From: Allin C. <cot...@wf...> - 2020-11-01 20:24:37
|
On Sun, 1 Nov 2020, Ethan A Merritt wrote: > On Saturday, 31 October 2020 17:36:03 PST Allin Cottrell wrote: >> On Sun, 25 Oct 2020, Allin Cottrell wrote: >> >>> I tried googling this but didn't find an answer -- sorry if I should have >>> just tried harder! My question is: can gnuplot on Windows handle a unicode >>> filename argument passed in UTF-16? As in >>> >>> path/to/wgnuplot.exe <UTF-16 input filename> >> >> OK, that question was under-researched, but now I've done my >> homework.
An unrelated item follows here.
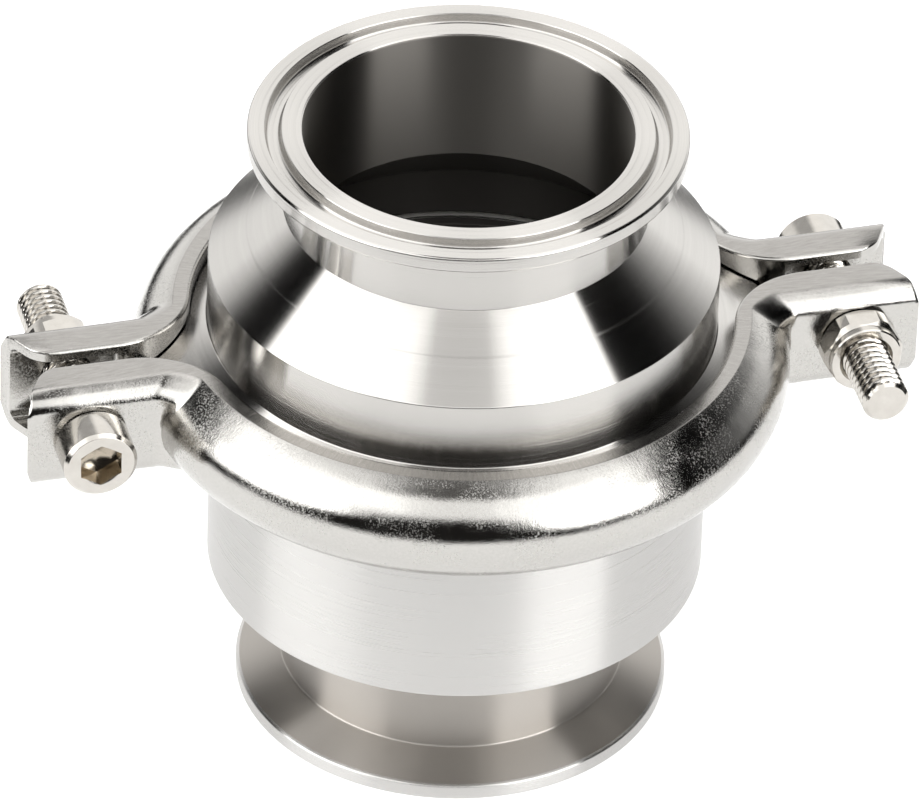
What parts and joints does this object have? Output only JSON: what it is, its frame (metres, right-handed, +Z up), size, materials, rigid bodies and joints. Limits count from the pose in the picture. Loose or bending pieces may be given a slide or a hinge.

Sorry, this is a bit long but I hope I can arouse some >> interest in the topic. > > I don't have any direct insight into this issue other than to note > that the filesytem itself may be an issue. In some contexts, no doubt. But if we set aside exotica such as surrogate pairs, NTFS filenames are UTF-16 to a very good approximation. As such they are easily converted to UTF-8 to permit handling with good old C char * APIs, and easily converted back to UTF-16 for _wfopen() if required. > The following entry from the R developer blog is of interest > > https://developer.r-project.org/Blog/public/2020/05/02/utf-8-support-on-windows/ > > I gather from the discussion there that Windows-10 can be made to > support UTF-8 as a native encoding, calling it "extended ASCII". Interesting, yes, but at this point kinda science fiction. The practical issue at present is whether gnuplot wants to support out-of-codepage UTF-16 filenames on the Windows command line. It's not terribly difficult, as I tried to show. Sorry if I'm being repetitive, but right now if a create, say, a Russian-language filename on Windows and pass it as command-line argument to gnuplot, gnuplot will not be able to open the file because its name cannot be represented in my "system codepage". A program that reads the command line as UTF-16, however, will have no problem opening the file. Allin Cottrell |